Everything in the listing should be restated word for word.

○ ○ ○

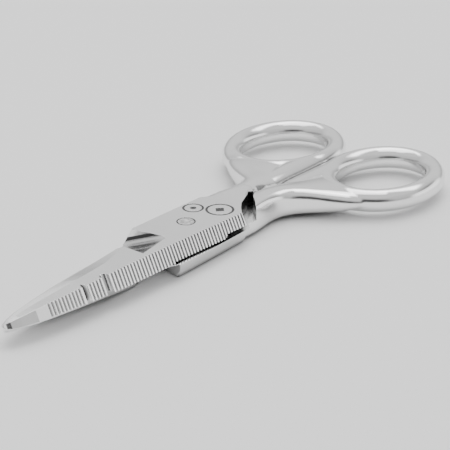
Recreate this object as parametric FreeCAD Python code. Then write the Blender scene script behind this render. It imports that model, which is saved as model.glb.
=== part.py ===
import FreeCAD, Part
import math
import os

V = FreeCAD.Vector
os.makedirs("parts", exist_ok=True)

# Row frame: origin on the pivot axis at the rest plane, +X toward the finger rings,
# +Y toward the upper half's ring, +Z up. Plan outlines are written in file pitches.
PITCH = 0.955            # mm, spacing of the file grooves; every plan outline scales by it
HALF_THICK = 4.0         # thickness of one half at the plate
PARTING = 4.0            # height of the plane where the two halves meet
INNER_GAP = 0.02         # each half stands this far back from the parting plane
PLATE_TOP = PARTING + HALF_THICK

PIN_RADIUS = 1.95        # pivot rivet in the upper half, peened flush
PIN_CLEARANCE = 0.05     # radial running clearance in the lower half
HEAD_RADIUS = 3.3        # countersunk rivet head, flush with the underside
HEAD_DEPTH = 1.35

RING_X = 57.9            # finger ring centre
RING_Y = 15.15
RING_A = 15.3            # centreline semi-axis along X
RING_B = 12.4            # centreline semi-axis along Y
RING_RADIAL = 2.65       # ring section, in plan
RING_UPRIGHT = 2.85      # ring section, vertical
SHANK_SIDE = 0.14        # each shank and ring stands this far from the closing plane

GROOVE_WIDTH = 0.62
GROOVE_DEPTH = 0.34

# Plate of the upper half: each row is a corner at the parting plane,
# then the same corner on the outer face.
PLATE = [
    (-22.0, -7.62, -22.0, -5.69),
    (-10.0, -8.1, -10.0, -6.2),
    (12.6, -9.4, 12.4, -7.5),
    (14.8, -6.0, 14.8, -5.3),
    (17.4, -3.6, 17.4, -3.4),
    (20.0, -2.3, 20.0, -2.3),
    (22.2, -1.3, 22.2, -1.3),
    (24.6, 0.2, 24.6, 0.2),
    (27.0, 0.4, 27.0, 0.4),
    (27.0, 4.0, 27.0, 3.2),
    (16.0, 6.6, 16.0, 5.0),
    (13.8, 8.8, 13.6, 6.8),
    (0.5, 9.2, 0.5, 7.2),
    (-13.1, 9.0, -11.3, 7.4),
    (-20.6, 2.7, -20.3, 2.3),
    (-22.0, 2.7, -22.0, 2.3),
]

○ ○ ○

#### [REPLY]
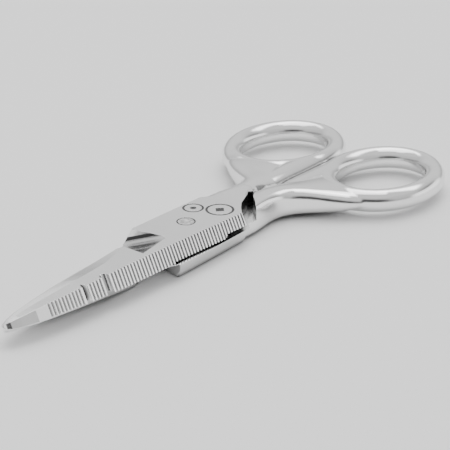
Recreate this object as parametric FreeCAD Python code. Then write the Blender scene script behind this render. It imports that model, which is saved as model.glb.
=== part.py ===
import FreeCAD, Part
import math
import os

V = FreeCAD.Vector
os.makedirs("parts", exist_ok=True)

# Row frame: origin on the pivot axis at the rest plane, +X toward the finger rings,
# +Y toward the upper half's ring, +Z up. Plan outlines are written in file pitches.
PITCH = 0.955            # mm, spacing of the file grooves; every plan outline scales by it
HALF_THICK = 4.0         # thickness of one half at the plate
PARTING = 4.0            # height of the plane where the two halves meet
INNER_GAP = 0.02         # each half stands this far back from the parting plane
PLATE_TOP = PARTING + HALF_THICK

PIN_RADIUS = 1.95        # pivot rivet in the upper half, peened flush
PIN_CLEARANCE = 0.05     # radial running clearance in the lower half
HEAD_RADIUS = 3.3        # countersunk rivet head, flush with the underside
HEAD_DEPTH = 1.35

RING_X = 57.9            # finger ring centre
RING_Y = 15.15
RING_A = 15.3            # centreline semi-axis along X
RING_B = 12.4            # centreline semi-axis along Y
RING_RADIAL = 2.65       # ring section, in plan
RING_UPRIGHT = 2.85      # ring section, vertical
SHANK_SIDE = 0.14        # each shank and ring stands this far from the closing plane

GROOVE_WIDTH = 0.62
GROOVE_DEPTH = 0.34

# Plate of the upper half: each row is a corner at the parting plane,
# then the same corner on the outer face.
PLATE = [
    (-22.0, -7.62, -22.0, -5.69),
    (-10.0, -8.1, -10.0, -6.2),
    (12.6, -9.4, 12.4, -7.5),
    (14.8, -6.0, 14.8, -5.3),
    (17.4, -3.6, 17.4, -3.4),
    (20.0, -2.3, 20.0, -2.3),
    (22.2, -1.3, 22.2, -1.3),
    (24.6, 0.2, 24.6, 0.2),
    (27.0, 0.4, 27.0, 0.4),
    (27.0, 4.0, 27.0, 3.2),
    (16.0, 6.6, 16.0, 5.0),
    (13.8, 8.8, 13.6, 6.8),
    (0.5, 9.2, 0.5, 7.2),
    (-13.1, 9.0, -11.3, 7.4),
    (-20.6, 2.7, -20.3, 2.3),
    (-22.0, 2.7, -22.0, 2.3),
]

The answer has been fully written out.